You should state further that should the Estonian Government find it possible to include in an agreement guarantees of substantially nondiscriminatory treatment for American trade, the United States Government would be disposed to consider the negotiation of a limited trade agreement containing concessions on some of the items in which the Estonian Government has expressed an interest and of which Estonia is an important, even though not a first supplier. Should the Minister ask you what commodities this Government has in mind, you may reply that while you have not been furnished with a list of the commodities which your Government considers as constituting a possible basis for discussion, you believe that from material which has been furnished you, it seems likely that potato alcohol and vodka are included.

It is hoped that you will be able to make arrangements for a discussion of the matter, after you have seen the Minister, with Mr. Edward Wirgo, Director of the Foreign Trade Bureau of the Estonian Foreign Office, along the lines of your conversation with the Minister.

Please report fully the result of your conversations with both officials and inform the Department promptly of any information you may obtain which would indicate the treatment that the Estonian Government intends to accord to American trade subsequent to May 22, 1937.

Very truly yours,

For the Secretary of State:
Francis B. Sayre

Draft of a Note to the Estonian Minister for Foreign Affairs

My Government has given careful study to the note of the Estonian Government dated December 20, 1935, containing proposals with regard to revision of the Treaty of Friendship, Commerce, and Consular Eights between the United States and Estonia. It desires to express its appreciation of the frankness with which the Estonian Government has set forth the considerations which influence the formulation [Page 261] of its foreign commercial policy. My Government fully understands these considerations and is not insensible of the limitations that are imposed on Estonia’s freedom of action within the sphere of foreign trade by the commercial policies pursued by countries which are the principal buyers of Estonian goods.

As was pointed out in the memorandum7 which the American Chargé d’Affaires at Tallinn delivered on September 27, 1935, to the Acting Minister for Foreign Affairs, the American Government is engaged in a program under the Trade Agreements Act8 looking, on the one hand, to the reduction of excessive tariff barriers and other governmental impediments to trade and, on the other hand, to the progressive elimination of the many discriminatory and arbitrary practices which divert and obstruct trade. This program is based upon the principle of equality of opportunity and treatment; a principle to which the Estonian Government has declared itself unable to give full adherence except under conditions which may not soon be fulfilled. The Estonian Government will doubtless appreciate that the successful carrying out of my Government’s program would be jeopardized should the American Government agree to any substantial exception in the application of this basic principle, for such an agreement would necessarily involve tacit approval of the very practices which the United States is seeking to eliminate. The United States could not enter into a trade agreement which did not provide substantial equality of treatment for American trade.

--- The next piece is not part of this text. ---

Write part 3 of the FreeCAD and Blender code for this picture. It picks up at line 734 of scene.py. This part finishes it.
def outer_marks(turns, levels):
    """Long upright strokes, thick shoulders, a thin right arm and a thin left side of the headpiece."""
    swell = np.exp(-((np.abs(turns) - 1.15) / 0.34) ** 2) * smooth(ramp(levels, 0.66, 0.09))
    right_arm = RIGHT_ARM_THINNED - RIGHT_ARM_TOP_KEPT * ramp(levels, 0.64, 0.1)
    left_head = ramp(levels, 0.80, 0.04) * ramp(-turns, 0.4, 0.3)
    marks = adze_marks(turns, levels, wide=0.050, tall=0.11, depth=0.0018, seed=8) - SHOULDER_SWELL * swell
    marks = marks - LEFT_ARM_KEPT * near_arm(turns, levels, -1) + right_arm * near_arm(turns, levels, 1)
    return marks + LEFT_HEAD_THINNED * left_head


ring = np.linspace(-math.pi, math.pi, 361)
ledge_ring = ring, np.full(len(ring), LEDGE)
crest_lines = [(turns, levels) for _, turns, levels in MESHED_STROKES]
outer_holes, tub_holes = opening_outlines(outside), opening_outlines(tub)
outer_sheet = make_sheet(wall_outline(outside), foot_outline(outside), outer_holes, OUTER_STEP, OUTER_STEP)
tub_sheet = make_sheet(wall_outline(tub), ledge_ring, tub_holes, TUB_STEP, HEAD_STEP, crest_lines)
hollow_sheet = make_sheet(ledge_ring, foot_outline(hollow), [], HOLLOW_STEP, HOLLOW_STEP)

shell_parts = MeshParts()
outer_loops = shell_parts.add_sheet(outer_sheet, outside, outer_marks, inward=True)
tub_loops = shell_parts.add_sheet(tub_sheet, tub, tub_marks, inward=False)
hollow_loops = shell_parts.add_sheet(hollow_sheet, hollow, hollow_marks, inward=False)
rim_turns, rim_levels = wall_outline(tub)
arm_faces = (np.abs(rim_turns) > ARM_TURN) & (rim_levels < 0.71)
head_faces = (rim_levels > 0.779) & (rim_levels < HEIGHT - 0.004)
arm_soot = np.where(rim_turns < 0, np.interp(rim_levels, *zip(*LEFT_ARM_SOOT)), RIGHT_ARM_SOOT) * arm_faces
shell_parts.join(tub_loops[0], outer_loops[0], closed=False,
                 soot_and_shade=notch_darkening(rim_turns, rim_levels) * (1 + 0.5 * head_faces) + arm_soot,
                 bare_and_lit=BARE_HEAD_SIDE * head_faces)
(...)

My Government has noted with sympathetic interest the desire expressed by the Estonian Government to expand Estonian exports to the United States and is prepared to afford every facility compatible with its general policies that would contribute to realization of that desire. The Estonian Government has suggested that this expansion can be achieved only if the United States is prepared to offer tariff concessions to Estonian products, and it has expressed its desires in this connection with regard to certain specific commodities.

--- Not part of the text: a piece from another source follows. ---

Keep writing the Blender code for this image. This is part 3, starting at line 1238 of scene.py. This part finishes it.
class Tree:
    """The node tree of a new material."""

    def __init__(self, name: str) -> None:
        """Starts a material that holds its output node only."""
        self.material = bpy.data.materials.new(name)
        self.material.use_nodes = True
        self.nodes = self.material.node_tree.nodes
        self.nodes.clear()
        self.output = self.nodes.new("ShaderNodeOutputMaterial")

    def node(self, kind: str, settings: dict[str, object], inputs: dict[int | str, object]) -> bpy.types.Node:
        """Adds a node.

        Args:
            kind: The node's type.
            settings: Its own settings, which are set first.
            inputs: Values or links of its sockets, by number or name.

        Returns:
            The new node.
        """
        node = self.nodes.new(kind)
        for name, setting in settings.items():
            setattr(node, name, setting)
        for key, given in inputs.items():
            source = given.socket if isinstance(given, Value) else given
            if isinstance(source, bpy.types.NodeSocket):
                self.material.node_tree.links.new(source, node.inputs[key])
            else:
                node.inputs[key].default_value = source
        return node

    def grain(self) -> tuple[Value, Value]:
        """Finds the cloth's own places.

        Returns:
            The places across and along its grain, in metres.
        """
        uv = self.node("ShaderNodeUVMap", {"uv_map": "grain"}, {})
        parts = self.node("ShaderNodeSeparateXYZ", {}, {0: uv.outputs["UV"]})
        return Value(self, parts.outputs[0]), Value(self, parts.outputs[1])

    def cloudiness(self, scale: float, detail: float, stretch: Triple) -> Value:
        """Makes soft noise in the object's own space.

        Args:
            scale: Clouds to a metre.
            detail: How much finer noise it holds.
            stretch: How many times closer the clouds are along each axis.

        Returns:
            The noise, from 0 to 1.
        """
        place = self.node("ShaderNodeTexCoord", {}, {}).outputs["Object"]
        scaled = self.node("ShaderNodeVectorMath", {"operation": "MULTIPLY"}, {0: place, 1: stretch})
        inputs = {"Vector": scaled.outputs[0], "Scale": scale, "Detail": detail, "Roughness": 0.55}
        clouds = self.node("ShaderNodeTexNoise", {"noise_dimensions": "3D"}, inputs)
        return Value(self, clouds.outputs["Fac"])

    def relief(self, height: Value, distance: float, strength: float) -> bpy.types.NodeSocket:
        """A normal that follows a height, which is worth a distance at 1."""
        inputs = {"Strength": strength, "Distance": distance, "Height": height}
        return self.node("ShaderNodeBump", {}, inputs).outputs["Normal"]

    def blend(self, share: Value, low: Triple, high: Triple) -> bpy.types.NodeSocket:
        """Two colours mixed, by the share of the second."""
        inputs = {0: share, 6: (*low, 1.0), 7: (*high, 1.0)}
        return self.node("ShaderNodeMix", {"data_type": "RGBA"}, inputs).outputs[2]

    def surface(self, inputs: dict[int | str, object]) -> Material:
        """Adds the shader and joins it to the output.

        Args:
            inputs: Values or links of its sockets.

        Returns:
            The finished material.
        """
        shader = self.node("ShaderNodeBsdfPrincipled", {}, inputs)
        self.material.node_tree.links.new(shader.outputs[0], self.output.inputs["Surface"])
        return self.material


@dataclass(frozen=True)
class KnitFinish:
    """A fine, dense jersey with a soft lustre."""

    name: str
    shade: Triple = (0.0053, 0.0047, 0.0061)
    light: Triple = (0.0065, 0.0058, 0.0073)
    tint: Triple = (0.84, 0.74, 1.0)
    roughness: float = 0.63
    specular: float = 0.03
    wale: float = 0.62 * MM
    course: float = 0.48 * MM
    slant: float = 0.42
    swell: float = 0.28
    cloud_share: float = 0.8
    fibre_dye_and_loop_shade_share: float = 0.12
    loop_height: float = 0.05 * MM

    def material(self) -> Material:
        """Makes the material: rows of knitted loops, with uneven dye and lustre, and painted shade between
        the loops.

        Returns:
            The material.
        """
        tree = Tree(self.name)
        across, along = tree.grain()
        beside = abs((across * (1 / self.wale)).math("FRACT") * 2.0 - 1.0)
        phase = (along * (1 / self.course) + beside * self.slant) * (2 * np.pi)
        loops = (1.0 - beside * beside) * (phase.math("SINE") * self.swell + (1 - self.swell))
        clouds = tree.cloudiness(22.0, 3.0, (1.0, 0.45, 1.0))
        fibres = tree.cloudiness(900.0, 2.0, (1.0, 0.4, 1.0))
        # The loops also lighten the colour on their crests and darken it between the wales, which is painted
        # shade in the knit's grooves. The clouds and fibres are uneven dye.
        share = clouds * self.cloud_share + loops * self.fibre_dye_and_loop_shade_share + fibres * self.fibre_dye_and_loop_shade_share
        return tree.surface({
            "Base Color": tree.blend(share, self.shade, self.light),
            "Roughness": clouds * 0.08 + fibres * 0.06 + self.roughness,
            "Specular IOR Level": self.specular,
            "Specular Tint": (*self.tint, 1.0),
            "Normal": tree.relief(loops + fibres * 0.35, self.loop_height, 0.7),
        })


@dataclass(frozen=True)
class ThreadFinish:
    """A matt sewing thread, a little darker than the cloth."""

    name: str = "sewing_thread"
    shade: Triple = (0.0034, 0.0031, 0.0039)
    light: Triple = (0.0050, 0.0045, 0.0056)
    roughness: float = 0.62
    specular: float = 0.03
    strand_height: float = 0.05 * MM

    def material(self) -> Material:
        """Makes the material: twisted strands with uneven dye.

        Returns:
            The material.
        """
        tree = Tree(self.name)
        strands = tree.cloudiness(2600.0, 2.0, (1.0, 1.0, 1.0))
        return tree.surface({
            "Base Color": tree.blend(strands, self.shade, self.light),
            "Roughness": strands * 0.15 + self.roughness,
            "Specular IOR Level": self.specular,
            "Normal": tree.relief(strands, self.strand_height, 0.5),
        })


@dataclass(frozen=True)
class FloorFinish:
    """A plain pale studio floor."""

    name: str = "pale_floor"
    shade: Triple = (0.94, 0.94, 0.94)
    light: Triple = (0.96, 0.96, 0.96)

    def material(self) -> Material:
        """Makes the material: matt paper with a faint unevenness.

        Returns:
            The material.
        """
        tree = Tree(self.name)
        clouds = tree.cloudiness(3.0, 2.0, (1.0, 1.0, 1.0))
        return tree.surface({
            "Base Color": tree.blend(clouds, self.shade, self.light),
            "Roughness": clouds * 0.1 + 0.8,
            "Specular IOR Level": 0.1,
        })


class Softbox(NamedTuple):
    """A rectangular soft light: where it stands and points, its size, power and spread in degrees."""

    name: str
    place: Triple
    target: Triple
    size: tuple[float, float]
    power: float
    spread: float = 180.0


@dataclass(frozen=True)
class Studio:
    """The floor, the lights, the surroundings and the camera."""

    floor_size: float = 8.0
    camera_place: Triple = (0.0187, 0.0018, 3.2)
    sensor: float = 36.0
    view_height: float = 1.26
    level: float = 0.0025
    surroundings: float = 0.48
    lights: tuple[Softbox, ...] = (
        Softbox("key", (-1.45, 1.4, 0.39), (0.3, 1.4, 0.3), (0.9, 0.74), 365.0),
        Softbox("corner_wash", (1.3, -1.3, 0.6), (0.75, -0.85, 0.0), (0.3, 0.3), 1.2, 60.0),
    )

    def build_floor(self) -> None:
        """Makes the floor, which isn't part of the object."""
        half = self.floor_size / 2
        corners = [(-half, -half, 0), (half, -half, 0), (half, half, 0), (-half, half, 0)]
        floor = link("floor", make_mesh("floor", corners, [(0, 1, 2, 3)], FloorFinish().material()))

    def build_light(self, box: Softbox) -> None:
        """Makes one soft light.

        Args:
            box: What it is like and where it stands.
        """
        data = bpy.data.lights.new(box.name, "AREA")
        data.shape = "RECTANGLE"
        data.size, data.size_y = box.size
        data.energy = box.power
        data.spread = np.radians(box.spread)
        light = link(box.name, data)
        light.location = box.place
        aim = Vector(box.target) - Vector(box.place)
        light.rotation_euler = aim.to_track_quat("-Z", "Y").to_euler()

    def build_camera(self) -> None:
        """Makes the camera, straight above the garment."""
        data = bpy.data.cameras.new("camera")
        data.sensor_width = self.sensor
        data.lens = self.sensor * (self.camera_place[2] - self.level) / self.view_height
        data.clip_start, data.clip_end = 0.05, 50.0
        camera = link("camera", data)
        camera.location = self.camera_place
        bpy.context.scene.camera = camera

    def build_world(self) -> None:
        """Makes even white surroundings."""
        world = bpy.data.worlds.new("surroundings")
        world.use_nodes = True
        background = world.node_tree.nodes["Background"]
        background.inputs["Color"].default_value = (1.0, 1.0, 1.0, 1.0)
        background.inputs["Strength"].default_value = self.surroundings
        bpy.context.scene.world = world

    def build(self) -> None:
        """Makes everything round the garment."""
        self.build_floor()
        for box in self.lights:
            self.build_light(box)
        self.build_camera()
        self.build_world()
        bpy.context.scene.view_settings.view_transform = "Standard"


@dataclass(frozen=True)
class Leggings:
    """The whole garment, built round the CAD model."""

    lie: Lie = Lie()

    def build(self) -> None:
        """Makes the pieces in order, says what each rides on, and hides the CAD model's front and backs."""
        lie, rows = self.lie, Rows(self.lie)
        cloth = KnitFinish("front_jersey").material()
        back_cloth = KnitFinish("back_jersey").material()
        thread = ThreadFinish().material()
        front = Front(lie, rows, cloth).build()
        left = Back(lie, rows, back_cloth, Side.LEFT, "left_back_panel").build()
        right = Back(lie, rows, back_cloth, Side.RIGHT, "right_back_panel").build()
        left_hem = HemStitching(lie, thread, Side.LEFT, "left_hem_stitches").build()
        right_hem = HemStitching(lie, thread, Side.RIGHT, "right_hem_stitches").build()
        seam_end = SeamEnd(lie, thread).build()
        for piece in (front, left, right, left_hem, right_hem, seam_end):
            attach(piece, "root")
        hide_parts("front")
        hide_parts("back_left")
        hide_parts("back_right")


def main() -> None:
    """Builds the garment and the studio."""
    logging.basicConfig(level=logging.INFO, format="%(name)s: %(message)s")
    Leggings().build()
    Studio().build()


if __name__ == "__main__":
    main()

These desires, and the suggestion of the Estonian Government that certain quotas be established for which reduced tariff rates would be granted, have been examined with great care by my Government. I must, however, point out that, as the Estonian Government is aware, it is my Government’s policy to grant concessions in general only to the principal or an important supplier of a given commodity. On the basis of information available to my Government, Estonia does not appear to be the principal or even an important supplier of most of the articles for which reduced customs duties in the United States are suggested, and in some instances it does not participate in the [Page 262] trade at present. Six of the commodities with respect to which the Estonian Government has proposed tariff concessions have already been made the subject of concessions in trade agreements with countries which are the principal sources of imports into the United States. The benefits of these concessions are extended to Estonia at the present time by virtue of existing treaty provisions. In the case of certain other products in which the Estonian Government has expressed an interest, Estonia is among the major sources of supply of United States imports. These commodities might furnish a basis for discussion of trade concessions of limited scope should it be possible to arrive at an agreement respecting provisions of a general nature guaranteeing substantially non-discriminatory treatment by each country of the commerce of the other.

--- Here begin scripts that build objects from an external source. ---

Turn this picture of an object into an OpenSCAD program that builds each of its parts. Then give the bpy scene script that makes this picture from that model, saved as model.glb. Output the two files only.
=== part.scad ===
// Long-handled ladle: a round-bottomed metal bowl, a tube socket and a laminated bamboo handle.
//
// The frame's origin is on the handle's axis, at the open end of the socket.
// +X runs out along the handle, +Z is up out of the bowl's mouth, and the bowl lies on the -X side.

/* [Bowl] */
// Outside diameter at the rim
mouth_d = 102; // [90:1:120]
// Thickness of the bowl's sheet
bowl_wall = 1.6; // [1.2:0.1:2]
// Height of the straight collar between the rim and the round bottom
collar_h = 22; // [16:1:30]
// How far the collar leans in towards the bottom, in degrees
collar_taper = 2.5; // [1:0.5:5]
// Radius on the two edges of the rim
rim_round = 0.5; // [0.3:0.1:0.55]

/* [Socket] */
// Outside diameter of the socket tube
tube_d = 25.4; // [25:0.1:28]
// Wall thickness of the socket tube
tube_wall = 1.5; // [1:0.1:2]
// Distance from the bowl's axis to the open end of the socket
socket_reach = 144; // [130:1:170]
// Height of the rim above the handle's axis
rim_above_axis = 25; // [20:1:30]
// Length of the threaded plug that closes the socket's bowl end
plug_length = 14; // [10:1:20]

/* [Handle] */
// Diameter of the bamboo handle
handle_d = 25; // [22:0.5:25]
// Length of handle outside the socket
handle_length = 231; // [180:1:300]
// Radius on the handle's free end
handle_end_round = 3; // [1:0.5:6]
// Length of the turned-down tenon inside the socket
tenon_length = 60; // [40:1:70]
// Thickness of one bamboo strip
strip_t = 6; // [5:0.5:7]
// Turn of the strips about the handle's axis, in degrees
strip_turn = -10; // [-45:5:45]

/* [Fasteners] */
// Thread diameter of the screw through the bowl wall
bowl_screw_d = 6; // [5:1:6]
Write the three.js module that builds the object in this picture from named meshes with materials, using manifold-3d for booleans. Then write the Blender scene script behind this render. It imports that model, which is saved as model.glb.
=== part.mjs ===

My Government wishes again to draw the attention of the Estonian Government to the fact that Estonia is now receiving the benefit of tariff and other concessions granted by the United States to countries with which it has concluded trade agreements. Estonia will continue to receive these benefits and the benefits of concessions in any new agreements which may be concluded by the United States, provided it accords substantially nondiscriminatory treatment to American trade.

The Government of the United States is heartily in accord with the desire of the Estonian Government to seek additional means for the expansion of trade between the two countries and will give sympathetic consideration to any further suggestions which the Estonian Government may wish to make to this end.

  1. The Minister was accredited to Estonia, Latvia, and Lithuania, with residence at Riga, until August 9, 1937. A separate Minister was appointed to Lithuania on August 23, 1937.
  2. Dr. Fr. Akel.
  3. Foreign Relations, 1935, vol. ii, p. 199.
  4. Signed December 23, 1925, ibid., 1925, vol. ii, p. 70.
  5. Walter A. Leonard.
  6. Foreign Relations, 1935, vol. ii, p. 190.
  7. Approved June 12, 1934; 48 Stat. 943.